Les prisonniers débarquèrent, prirent le train et arrivèrent vers midi à Montpellier. Leur procession avançait vers la prison sous le regard curieux d’une grosse foule venue voir ces gens qui avaient troublé la sécurité de la colonie. Ils étaient pour la plus part mal  vêtus, maigrichons, de grise mine ridée, très jeunes sauf deux vieillards aux cheveux  neigeux. Ils marchaient sans regarder autour d’eux, indifférents et résignés, transis de froid. Des journalistes étaient là ; ils ne purent cependant pas interviewer  aucun prisonnier. Des femmes apitoyées par leur sort les voyaient passer comme des fantômes, sous leur  burnous blancs, vieillis et abimés par leur trop long séjour carcéral. Ils entrèrent dans la prison, mitoyenne au palais de justice de l’Hérault. Et à midi, l’administration pénitentiaire leur avait servi un repas chaud.                      

 

    L’opinion publique française croyait voir un beau spectacle d’exotisme défiler dans les rues de Montpellier, avec une note significative d’orientalisme qui était à la mode dans les grandes galeries d’art de Paris, sous divers pinceaux de grands artistes, tels De Lacroix ou Fromentin, Etienne Dinet qui avaient exécuté d’excellentes peintures sur la Casbah d’Alger, ses femmes,  ou encore de belles palmeraies entourées de dunes de sable dorées.

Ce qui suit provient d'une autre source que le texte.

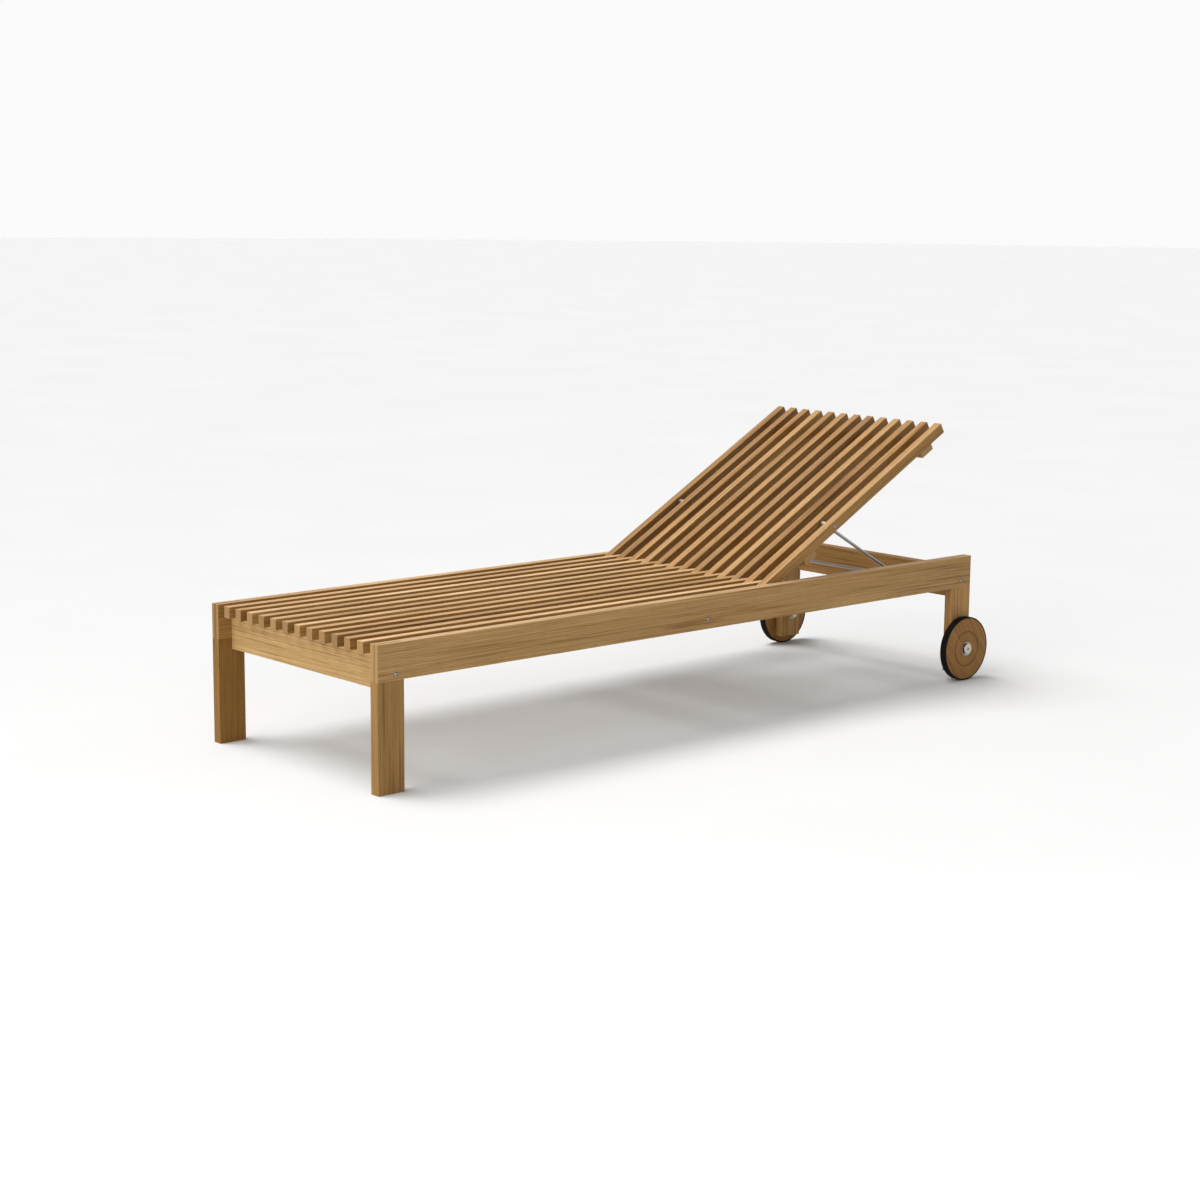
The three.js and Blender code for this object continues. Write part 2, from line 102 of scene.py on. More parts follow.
class Graph:
    """A short way to wire a material's nodes."""

    def __init__(self, name):
        self.material = bpy.data.materials.new(name)
        self.material.use_nodes = True
        self.tree = self.material.node_tree
        self.shader = self.tree.nodes["Principled BSDF"]

    def node(self, kind, inputs=None, **settings):
        made = self.tree.nodes.new(kind)
        for key, value in settings.items():
            setattr(made, key, value)
        for key, value in (inputs or {}).items():
            self.feed(value, made.inputs[key])
        return made

    def feed(self, value, socket):
        if isinstance(value, bpy.types.NodeSocket):
            self.tree.links.new(value, socket)
        else:
            socket.default_value = value

    def math(self, operation, a, b=0.0, c=0.0):
        inputs = {0: a, 1: b, 2: c}
        return self.node("ShaderNodeMath", inputs, operation=operation).outputs[0]

    def vector(self, operation, a, b=(0, 0, 0)):
        return self.node("ShaderNodeVectorMath", {0: a, 1: b}, operation=operation)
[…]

Elle fut vite frappée d’émoi, en découvrant une troupe de miséreux emmener vers la prison. Elle percevait de façon concrète le drame colonial algérien, ce qui passait vraiment sur l’autre rive de la Méditerranée, comme exactions et iniquités visibles du premier regard. Ce premier contact fut pour elle un sursaut de conscience, un désaveu pour la politique de leur gouvernement et en même  temps une opportunité pour se solidariser avec les accusés. La presse elle-même se sentait mobilisée par en mettant à  nu les gros mensonges de la colonie.

 

  Le procès de Margueritte était de nature coloniale, en  ce sens que le gouverneur général élaborait des lois pénales exclusives pour l’indigène, en association avec le ministère de la Justice à Paris, ou encore appliquait des répressions en dehors de tout tribunal. Autrement dit, ce haut fonctionnaire était concerné par la délocalisation du procès même, soutenu par le parti colonial, fortement influent au Parlement,  sauf que le droit était souverain en France, grâce à la règle fondamentale de séparation des pouvoirs qui garantissait pour chacun ses droits exclusifs.